**What to do**
Return the material below in full and exactly.

**Supplied information**
____

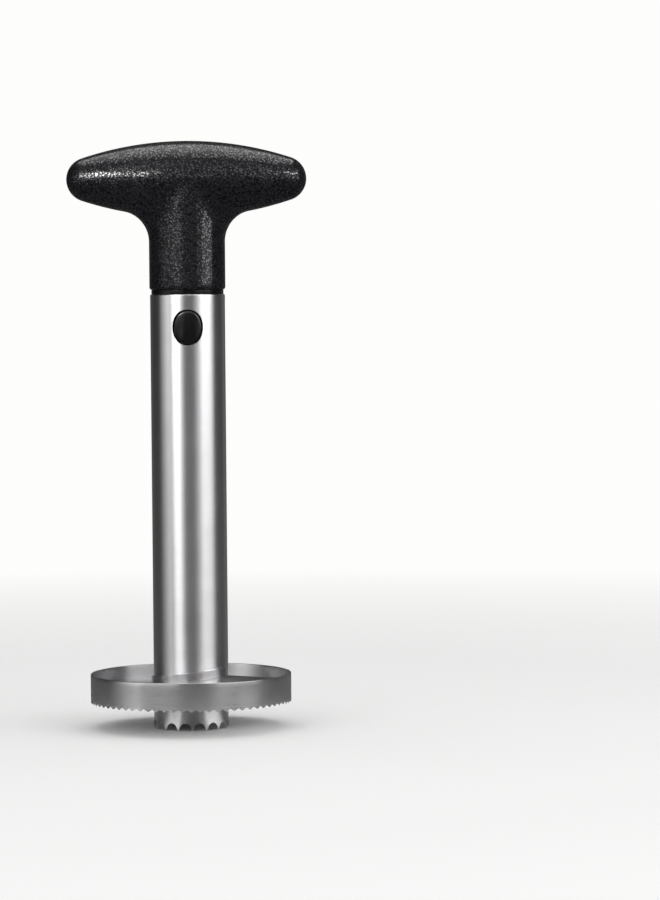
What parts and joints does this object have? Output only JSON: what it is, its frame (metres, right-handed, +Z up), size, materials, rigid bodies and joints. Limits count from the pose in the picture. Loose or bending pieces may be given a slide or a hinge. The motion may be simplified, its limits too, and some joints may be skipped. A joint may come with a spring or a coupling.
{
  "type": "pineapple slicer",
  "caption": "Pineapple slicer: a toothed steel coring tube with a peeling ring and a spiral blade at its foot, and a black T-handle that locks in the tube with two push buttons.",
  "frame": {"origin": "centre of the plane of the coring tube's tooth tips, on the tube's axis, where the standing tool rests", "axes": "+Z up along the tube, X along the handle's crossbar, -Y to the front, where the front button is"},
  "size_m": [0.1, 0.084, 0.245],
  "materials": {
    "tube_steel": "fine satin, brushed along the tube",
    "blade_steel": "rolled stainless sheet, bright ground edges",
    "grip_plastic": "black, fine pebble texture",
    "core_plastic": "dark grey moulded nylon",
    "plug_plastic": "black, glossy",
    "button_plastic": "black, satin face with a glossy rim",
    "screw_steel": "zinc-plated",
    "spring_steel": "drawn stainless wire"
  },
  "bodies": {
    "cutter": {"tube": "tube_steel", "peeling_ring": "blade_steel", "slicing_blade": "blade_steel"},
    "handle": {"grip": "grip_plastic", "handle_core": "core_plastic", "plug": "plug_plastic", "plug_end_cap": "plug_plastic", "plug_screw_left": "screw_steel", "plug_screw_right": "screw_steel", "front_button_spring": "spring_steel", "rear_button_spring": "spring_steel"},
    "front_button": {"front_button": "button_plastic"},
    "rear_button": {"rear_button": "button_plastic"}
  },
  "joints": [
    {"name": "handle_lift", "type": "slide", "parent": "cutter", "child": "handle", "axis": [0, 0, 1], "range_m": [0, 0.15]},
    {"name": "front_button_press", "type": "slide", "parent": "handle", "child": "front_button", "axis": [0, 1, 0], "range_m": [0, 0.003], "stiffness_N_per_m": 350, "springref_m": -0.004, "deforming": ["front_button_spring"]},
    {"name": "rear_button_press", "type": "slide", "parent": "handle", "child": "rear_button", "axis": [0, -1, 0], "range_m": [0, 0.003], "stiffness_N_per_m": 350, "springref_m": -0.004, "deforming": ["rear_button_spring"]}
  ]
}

____

**Written solution**
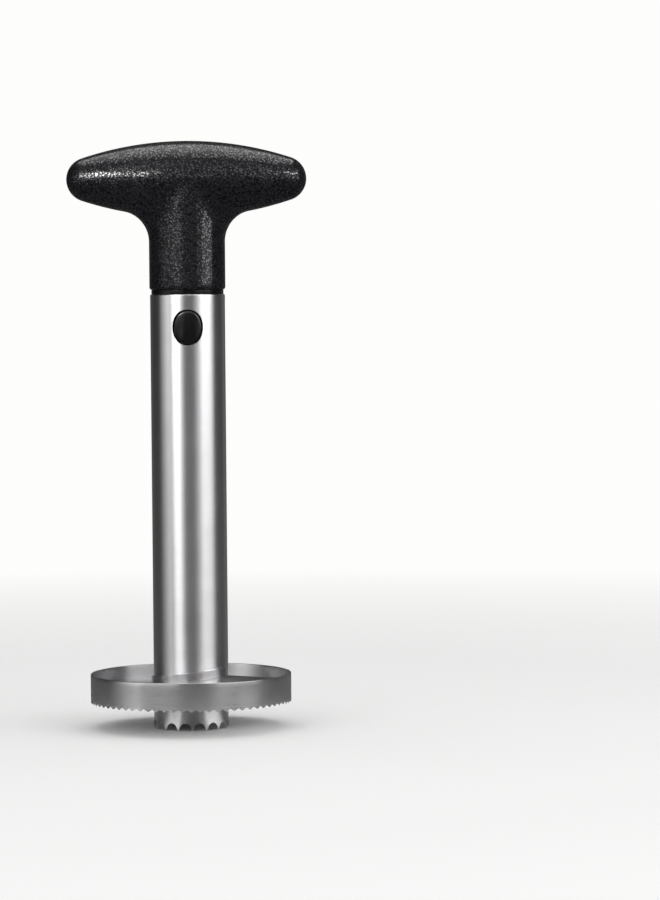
What parts and joints does this object have? Output only JSON: what it is, its frame (metres, right-handed, +Z up), size, materials, rigid bodies and joints. Limits count from the pose in the picture. Loose or bending pieces may be given a slide or a hinge. The motion may be simplified, its limits too, and some joints may be skipped. A joint may come with a spring or a coupling.
{
  "type": "pineapple slicer",
  "caption": "Pineapple slicer: a toothed steel coring tube with a peeling ring and a spiral blade at its foot, and a black T-handle that locks in the tube with two push buttons.",
  "frame": {"origin": "centre of the plane of the coring tube's tooth tips, on the tube's axis, where the standing tool rests", "axes": "+Z up along the tube, X along the handle's crossbar, -Y to the front, where the front button is"},
  "size_m": [0.1, 0.084, 0.245],
  "materials": {
    "tube_steel": "fine satin, brushed along the tube",
    "blade_steel": "rolled stainless sheet, bright ground edges",
    "grip_plastic": "black, fine pebble texture",
    "core_plastic": "dark grey moulded nylon",
    "plug_plastic": "black, glossy",
    "button_plastic": "black, satin face with a glossy rim",
    "screw_steel": "zinc-plated",
    "spring_steel": "drawn stainless wire"
  },
  "bodies": {
    "cutter": {"tube": "tube_steel", "peeling_ring": "blade_steel", "slicing_blade": "blade_steel"},
    "handle": {"grip": "grip_plastic", "handle_core": "core_plastic", "plug": "plug_plastic", "plug_end_cap": "plug_plastic", "plug_screw_left": "screw_steel", "plug_screw_right": "screw_steel", "front_button_spring": "spring_steel", "rear_button_spring": "spring_steel"},
    "front_button": {"front_button": "button_plastic"},
    "rear_button": {"rear_button": "button_plastic"}
  },
  "joints": [
    {"name": "handle_lift", "type": "slide", "parent": "cutter", "child": "handle", "axis": [0, 0, 1], "range_m": [0, 0.15]},
    {"name": "front_button_press", "type": "slide", "parent": "handle", "child": "front_button", "axis": [0, 1, 0], "range_m": [0, 0.003], "stiffness_N_per_m": 350, "springref_m": -0.004, "deforming": ["front_button_spring"]},
    {"name": "rear_button_press", "type": "slide", "parent": "handle", "child": "rear_button", "axis": [0, -1, 0], "range_m": [0, 0.003], "stiffness_N_per_m": 350, "springref_m": -0.004, "deforming": ["rear_button_spring"]}
  ]
}